Today is Holocaust Rememberance Day. This is a guest post by holocaust survivor Uri Edelman via our good friend Akiva Kotler from Ashdod.
The nook in which we lived in the ghetto was narrow and suffocating. My mother managed to drag in a broken piece of furniture that in its better days had served as an armchair. Now, all that remained of it was a charred wooden skeleton, saved from a fire, and a row of metal springs that the flames could not overcome. That was where my mother would set me, a 3-year-old boy, every time the hobnailed boots were heard outside and immediately afterward the pounding on the door. She would cover me with filthy rags and sit on top. That is how I got used to lying, keeping my mouth shut, immobile. It was explained to me that if I made a sound, and the troopers discovered me, they would rip me to shreds instantly with their bayonets. I went through this experience countless times in mute heroism. One day, my luck gave out. A woman was caught stealing and the sentries' rage knew no bounds. One of them struck my mother with his rife butt and kicked my armchair shelter. It overturned, and I was found out. The soldier cocked his rifle, but his commander stopped him: "It's better to put him in front of a firing squad," he said, smiling. "A baby put to death in front of everyone will certainly have a deterrent effect."

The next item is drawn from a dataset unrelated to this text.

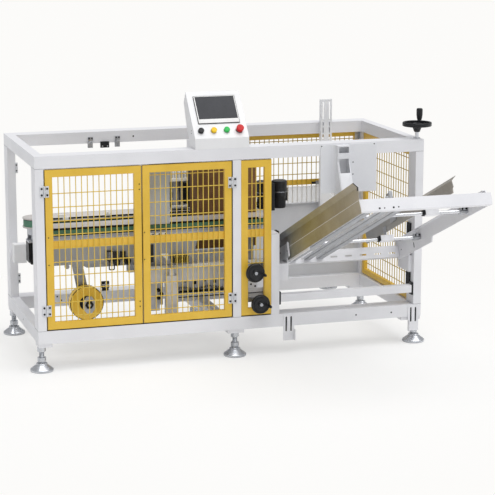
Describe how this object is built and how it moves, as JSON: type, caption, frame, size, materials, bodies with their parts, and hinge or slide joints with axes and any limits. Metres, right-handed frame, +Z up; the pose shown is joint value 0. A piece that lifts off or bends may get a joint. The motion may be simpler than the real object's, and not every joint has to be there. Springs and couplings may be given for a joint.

Terror and trembling, fear and dread took hold of my whole body when I looked down the barrel of the machine gun on its stand. There was no place on my body that had not been attacked by uncontrollable shivering. I tried to call up every source of courage, physical and emotional strength, to firm up my poor limbs, but I could not. Every one of my cells, which He who dwells on high had placed in my body to create it in His image, was dancing as if in a frenetic fit. I felt that in a few seconds my limbs would separate from the skeleton that still deigned to hold on to them. My heart was pounding, both from the powerful shaking of my limbs and the fear that they would soon be scattered all around. I looked at the soldier behind the black hole of the weapon; I could not take my eyes off him. The flakes of snow on his helmet reminded me how very cold it was. For a moment our eyes met, and it seemed to me that I saw surprise in his, as if they were saying that a baby was standing before him for the first time. The order to fire came like a scream that split the air. My last memory of the world of the living was the deafening noise of the machine gun.

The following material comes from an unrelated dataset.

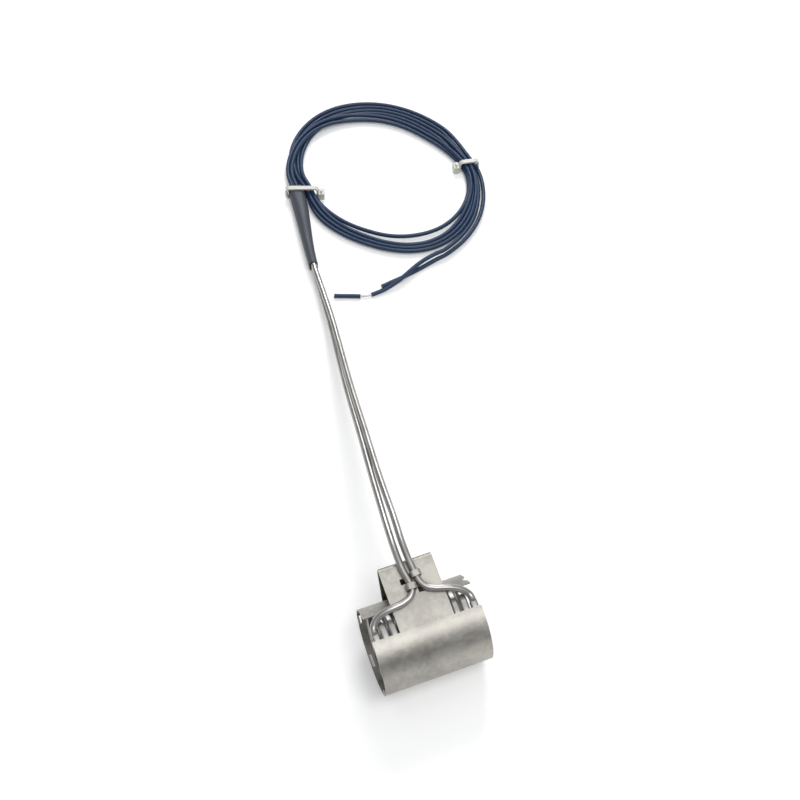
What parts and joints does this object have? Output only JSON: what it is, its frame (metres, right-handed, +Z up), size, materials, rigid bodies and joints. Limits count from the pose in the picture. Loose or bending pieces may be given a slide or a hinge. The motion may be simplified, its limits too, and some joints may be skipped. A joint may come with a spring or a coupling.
{
  "type": "coil heater",
  "caption": "Coil heater for a hot runner nozzle: flattened heating tube wound inside a clipped sheet reflector, long bent legs, shrink-sleeved joint and insulated leads in a tied hank.",
  "frame": {"origin": "centre of the nozzle bore, at the middle of the coil's length", "axes": "X runs along the bore, Y back along the heater's legs to the leads, Z up; the sheath, the sleeve and the ties lie on the plane z = -20 mm"},
  "size_m": [0.1627, 0.3688, 0.0475],
  "materials": {
    "sheath_steel": "matt rolled stainless sheet",
    "tube_steel": "satin stainless tube",
    "magnesia": "packed powder",
    "resistance_wire": "dull wound wire",
    "nickel_wire": "nickel-plated wire",
    "seal_compound": "cured sealing compound",
    "crimp_metal": "plated crimp ferrule",
    "glass_sleeving": "woven glass sleeving",
    "shrink_tube": "heat-shrunk polymer",
    "lead_insulation": "smooth dark blue insulation",
    "natural_nylon": "uncoloured moulded nylon"
  },
  "bodies": {
    "root": {"reflector_sheath": "sheath_steel", "heater_tube": "tube_steel", "magnesia_fill": "magnesia", "resistance_coil": "resistance_wire", "terminal_pin_left": "nickel_wire", "terminal_pin_right": "nickel_wire", "end_seal_left": "seal_compound", "end_seal_right": "seal_compound", "crimp_left": "crimp_metal", "crimp_right": "crimp_metal", "inner_sleeve_left": "glass_sleeving", "inner_sleeve_right": "glass_sleeving", "stripped_end_left": "nickel_wire", "stripped_end_right": "nickel_wire", "shrink_sleeve": "shrink_tube", "lead_left_start": "lead_insulation", "lead_right_start": "lead_insulation", "lead_hank": "lead_insulation", "lead_tail_long": "lead_insulation", "lead_tail_short": "lead_insulation", "bare_conductor": "nickel_wire", "insulation_slug": "lead_insulation", "cable_tie_left": "natural_nylon", "cable_tie_right": "natural_nylon"}
  },
  "joints": []
}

I do not know how much time passed, but it was certainly night when I heard, from the depths of the netherworld, the voice of my mother, weeping bitterly. I shouted with all the strength I had left. I could not move; frozen bodies covered me on all sides. My mother heard my voice, and began moving aside the dead, who lay atop me like shrouds too heavy to bear. The machine gun stand, which was level with my head, had saved my life. Except for a bleeding scratch left by the grazing bullet that had tossed me into the mass grave, my body was whole. Perhaps, it was so I could to stand up for the children who did not live and be their voice.
The writer is a lecturer in education at Bar-Ilan University.